Not only do I need to take responsibility for my own actions, but I also need to be a person of faith (Heb. 11:6). I must believe that I can change. I must turn my “I can’t” into “I can” (Phil. 4:13). Paul stated that there was nothing he could not do, but it was because he knew his source that he could make that declaration. If I had an employee working for me and I knew there was a challenge he was going to face I would do everything I could to help prepare him for that challenge. Because we love our children, we spend countless hours with them helping them prepare for the challenges of life. How much more does our heavenly Father love us and want us to succeed and prosper (Jer. 29:11). God is not going to lead us anywhere that His grace will not take us through. God did not call the qualified but qualified the called. If God is leading you to it, He will lead you through it. You can and will succeed. Think about some of the people God used in the Bible. They refused to allow their past to define them. Let me give you two examples. First, God called Moses to be a liberator for the nation of Israel. Moses could have easily allowed his past to dictate his future; he was a murderer. He could have allowed his present to impede his future; he was tending sheep. He could have allowed his limitations to obstruct his future; he was slow of speech. But he chose to believe God and he became what God called him to be. God used another man named Gideon when the nation of Israel was overrun by the enemy. God said, “I’m going to use you, Gideon, to save the country.” Gideon said, “Me? I am the youngest kid in the poorest family in the smallest tribe in the nation.” God said, “Yes. I’m going to use you.”

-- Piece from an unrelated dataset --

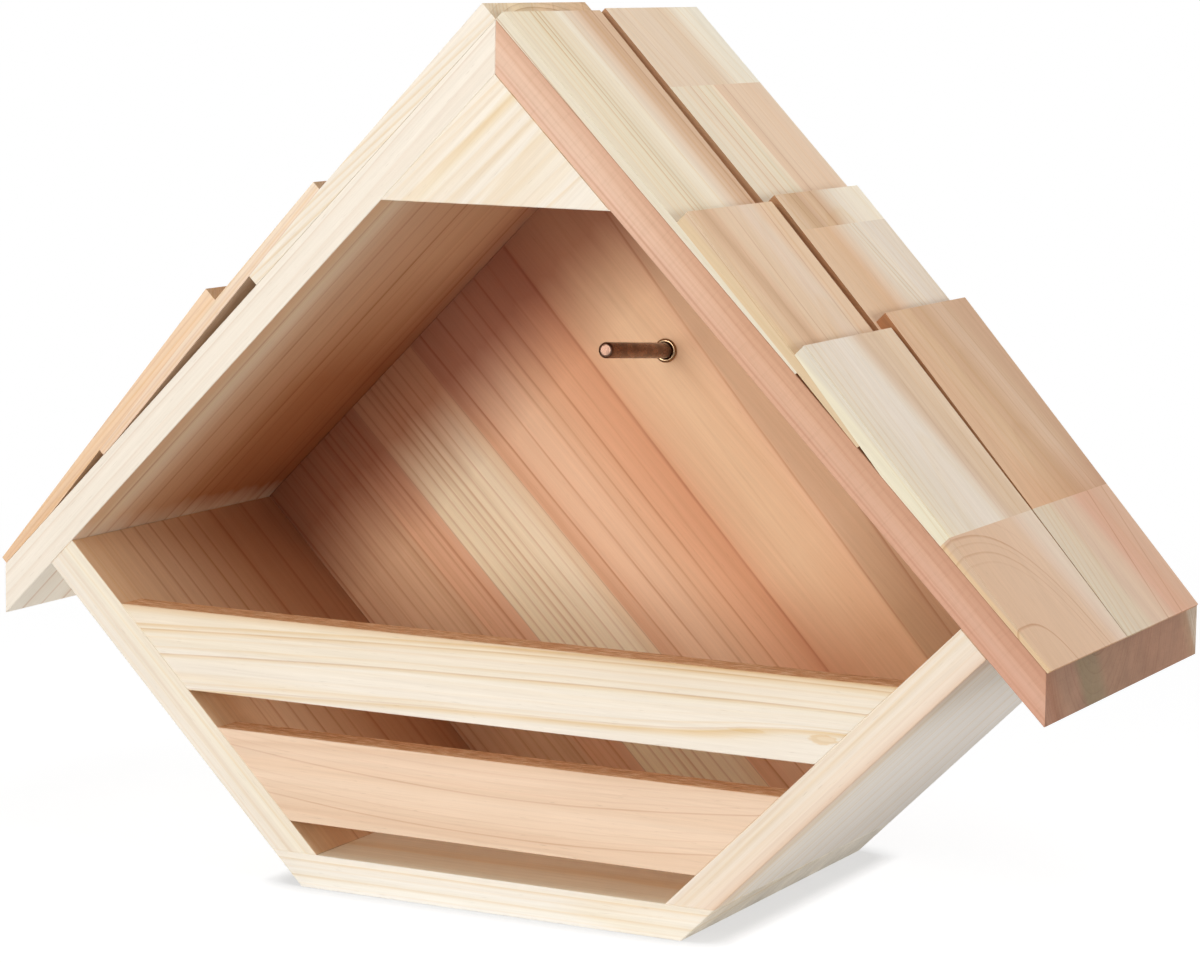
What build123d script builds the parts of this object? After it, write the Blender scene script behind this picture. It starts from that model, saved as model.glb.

Once we take responsibility and believe God for the big thing(s) He is calling us to, we must commit to those things (James 1:8). We now must walk in the way God is leading us. This means I must be willing to commit to what I believe I need to do concerning the “new thing” I feel God is calling me to. For some it may be a healthier life style, for others it may be an educational pursuit. God may be leading you into a new ministry such as teaching, singing, visitation, preaching, just to name a few. Still others may feel His hand on them dealing with daily disciplines as prayer or Bible study. Whatever it is that needs to change, we must be willing to commit to it and then walk toward that commitment. A resolution for a fresh start is great, but without determination, it will do little good. A lot of people make a New Year’s resolution about weight loss. Now understand that every one of these have a desire to lose weight. But that, in and of itself, is not enough. Desire must be coupled with determination, a commitment to the cause. It is at the intersection of desire and determination where things will get done. It is that “stick-to-it-iveness” that will help you complete what you have started. Understand that it is God’s desire to push us to be better than our excuses and bigger than our fears (Isaiah 55:9).

Nike was known for their advertising slogan, “Just Do It” for years. I think Nike was on to something as it relates to this article. It has been said that a journey of a thousand miles begins with the first step, so is it with everything we do in life. We must start. We must “do it.” If God is leading you to work in a certain vineyard, start the process. Talk to leadership, begin to study, set smart goals.

Someone once said, “We must live within the knowledge that we are going to grasp something, either the glory of our yesterdays or the destiny of our tomorrows. We can reach back or we can reach forward but if we try to reach both we will reach neither.” A new day can dawn in each of our lives if we will just do these four simple things. Accept responsibility, Believe that we can change, Commit to finishing the course, and then just Do it.